I have examples from firm websites about their individual experts, and the clear focus in existing practice groups.  What I need is a few examples across different sectors of firms’ gobbling up whole groups of specialists as a strategic move.  Can you help?


8 thoughts on “Examples of PSFs acquiring specialist groups?

  1. In February this year a whole team came across from another firm to found the Asian arm of our practise after previously only having had presence in Europe, please see. http://www.awapatent.com/en/news-archive/2015/february/awapatent-launches-asian-arm-in-beijing-and-hong-kong-as-awa-asia/.

    By this move we can offer e.g. US clients IP services on two continents, Europe and Asia, through one channel. This has proved to be very attractive.

    Magnus Hallin


  2. My firm, a 30 year old accounting and tax firm, has historically focused on providing accounting, audit, and tax services to private businesses in the region. Over that time Partners have dabbled in more business advisory services but over the past 12 months we have acquired three specialists/groups to build out our advisory services from a business perspective. These new service offerings will provided deeper specialties in the areas of M&A Due Diligence, Management Consulting, and Internal Audit.


  3. I was one of the partners in EMB, a firm of non-life actuarial consultants and highly specialist software providers that was acquired by Towers Watson in February 2011. The rationale was for Towers Watson to double the size of their team in this area, and to leverage the Towers Watson client base to increase the software penetration.

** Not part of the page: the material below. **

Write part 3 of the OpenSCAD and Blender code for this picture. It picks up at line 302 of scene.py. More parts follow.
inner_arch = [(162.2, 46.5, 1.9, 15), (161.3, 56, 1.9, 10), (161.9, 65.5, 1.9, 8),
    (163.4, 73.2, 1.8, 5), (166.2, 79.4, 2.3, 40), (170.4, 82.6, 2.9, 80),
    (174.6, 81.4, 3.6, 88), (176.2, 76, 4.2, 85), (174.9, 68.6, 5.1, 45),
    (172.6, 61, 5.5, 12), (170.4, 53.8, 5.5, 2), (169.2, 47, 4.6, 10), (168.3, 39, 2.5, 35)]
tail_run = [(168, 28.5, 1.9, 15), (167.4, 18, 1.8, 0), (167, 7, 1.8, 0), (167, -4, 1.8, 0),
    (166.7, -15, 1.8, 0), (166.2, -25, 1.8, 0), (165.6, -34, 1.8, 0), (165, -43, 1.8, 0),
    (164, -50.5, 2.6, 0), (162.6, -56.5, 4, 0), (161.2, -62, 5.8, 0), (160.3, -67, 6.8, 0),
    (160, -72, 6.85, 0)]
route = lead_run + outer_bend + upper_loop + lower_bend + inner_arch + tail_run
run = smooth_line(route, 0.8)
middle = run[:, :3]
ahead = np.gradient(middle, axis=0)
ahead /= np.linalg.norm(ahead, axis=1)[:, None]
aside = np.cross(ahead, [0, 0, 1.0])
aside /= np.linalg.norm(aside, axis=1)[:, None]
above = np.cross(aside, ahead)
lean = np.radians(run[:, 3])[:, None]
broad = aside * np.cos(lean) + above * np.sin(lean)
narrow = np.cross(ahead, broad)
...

  4. I see being an expert at one particular topic as a two edge sword, especially in small countries and markets like Chile, where general practice is the rule and expert attorneys are valued for certain matters such as taxation, intellectual property, labor law and criminal law. In small markets a “true expert” risks not being able to attract sufficient clients and work to support his/her legal practice and firm. So, instead of “true experts” I would focus on how attorneys are or have the potential to differentiate themselves in order to deliver the highest quality service and attract clients. Being recognized as knowledgeable or expert in certain fields (i.e non-profit, aviation, real estate, environment), may help differentiation to attract clients involved in those areas and deliver services as a general practice law firm.

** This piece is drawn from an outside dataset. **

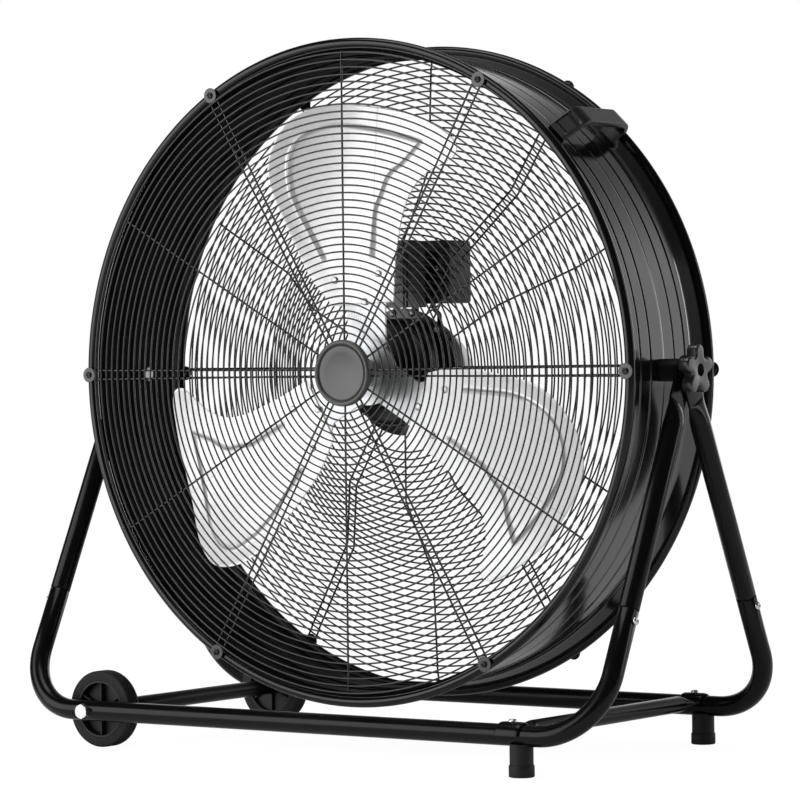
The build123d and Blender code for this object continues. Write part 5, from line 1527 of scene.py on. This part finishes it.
@dataclass
class TiltKnob(Assembly):
    """Five-lobed clamp knob."""

    hand: float = 1.0
    start: float = 428.1
    length: float = 14.4
    core: float = 17.5
    lobe_circle: float = 21.5
    lobe: float = 8.5
    hollow: float = 7.0
    recess: float = 7.5
    recess_depth: float = 6.4
    bore: float = 5.05
    bore_depth: float = 7.0
    face_edge: float = 3.4
    back_edge: float = 1.2

    def build(self) -> None:
        """Build and dress the knob.

        The lobed outline is raised through levels with quarter-round edges, then drawn in to the round
        recess in its face; the bore is closed at its end.
        """
        seat = Place.facing((self.hand * self.start, 0.0, HUB), (self.hand, 0.0, 0.0))
        outline = knob_outline(self.core, self.lobe_circle, self.lobe, self.hollow)
        edge, heel, end = self.face_edge, self.back_edge, self.length
        quarter = math.pi / 2
        low = [(heel - heel * math.sin(a), heel - heel * math.cos(a)) for a in np.linspace(quarter, 0.0, 5)]
        high = [
            (end - edge + edge * math.sin(a), edge - edge * math.cos(a)) for a in np.linspace(0.0, quarter, 9)
        ]
        heights, insets = np.array(low + high).T
        rings = inset(outline, insets)
        angle = np.arctan2(outline[:, 1], outline[:, 0])
        spot = np.stack((np.cos(angle), np.sin(angle)), axis=-1)
        r, floor = self.recess, end - self.recess_depth
        inner = [(r + 0.8, end), (r + 0.2, end - 0.2), (r, end - 0.8)]
        inner += [(r, floor), (r * 0.5, floor), (0.0, floor)]
        back = [(0.0, self.bore_depth), (self.bore, self.bore_depth), (self.bore, 0.0)]
        rows = [np.column_stack((spot * r, np.full(len(spot), h))) for r, h in back]
        rows += [np.column_stack((ring, np.full(len(ring), h))) for ring, h in zip(rings, heights)]
        rows += [np.column_stack((spot * r, np.full(len(spot), h))) for r, h in inner]
        name = "right_tilt_knob" if self.hand > 0 else "left_tilt_knob"
        surface = Surface().add(seat.put(np.stack(rows)))
        self.finish(f"{name}_lobes", surface, KNOB_MOULDED, [name], 40.0)


# ---- Motor ------------------------------------------------------------------------------------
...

  5. Just wanted to include a suggestion. We live and operate in a global community. As firms look to increase their footprint, there are cultural and language barriers even with specialisation. This is one reason why firms will go to Latin America,Africa or Asia and acquire certain firms. In the case of Africa, specialisation is a process. Certain global firms would acquire certain african organizations to take advantage of the low wage workforce and develop their skills


  6. Expertise is an essential requirement to secure engagements with clients. Our firm has done a lot of M&A over the last few years – some outside of our core services – for two reasons. 1) We need to have the services that our clients require or may need in the future in order to ensure another firm does not get in the door and then take over our core services and 2) specialists carry a reputation in the market place and as such attract attention. With that brings the opportunity to get new clients.


  7. In Nigeria I have seen large multinational service firms mostly Accountancy firms like KPMG,DELLOITE AND ACCENTURE delve into seemingly unrelated services like Immigration and visa services as well as Airport protocol.These are services hitherto handled by small time players or individuals. Their reputation automatically draws the largely expatriate well paying clientele away from the small players. The question remains whether these branch offs are extensions of specialized services to existing clients or just simply plucking lucrative low hanging fruits.

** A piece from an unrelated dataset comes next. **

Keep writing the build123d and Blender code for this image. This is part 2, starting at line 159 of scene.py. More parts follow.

  8. I am not sure if it is too late to comment, but recently, our own (law) firm’s entire tax litigation group (across our Sydney and Melbourne offices) was recruited in its entirety by a much larger firm that was seeking to increase its focus and strengthen its capacity in relation to representing defendants in tax litigation cases (ie organisations defending tax-related claims brought by the Australian Taxation Office) as well as representing the Australian Taxation Office in litigation (subject, of course, to conflicts of interest). From our firm’s perspective, this acquisition was fine as the group was not highly profitable and as our future strategy does not cover this type of work, we were not planning to make the investment necessary to strengthen the group.

    Many years ago, a former law firm I worked for swallowed up an entire tax/corporate law firm to strengthen its capacity in this area. However, the integration did not go well, and within 3-5 years, every lawyer that had been with the smaller firm had left the larger acquiring firm. There is, therefore, a “backstory” to these acquisitions – they may on the face of it bolster capacity, expertise and attract publicity. But a lot of work needs to go into blending the cultures and integrating the group/firm that has been acquired into the larger firm.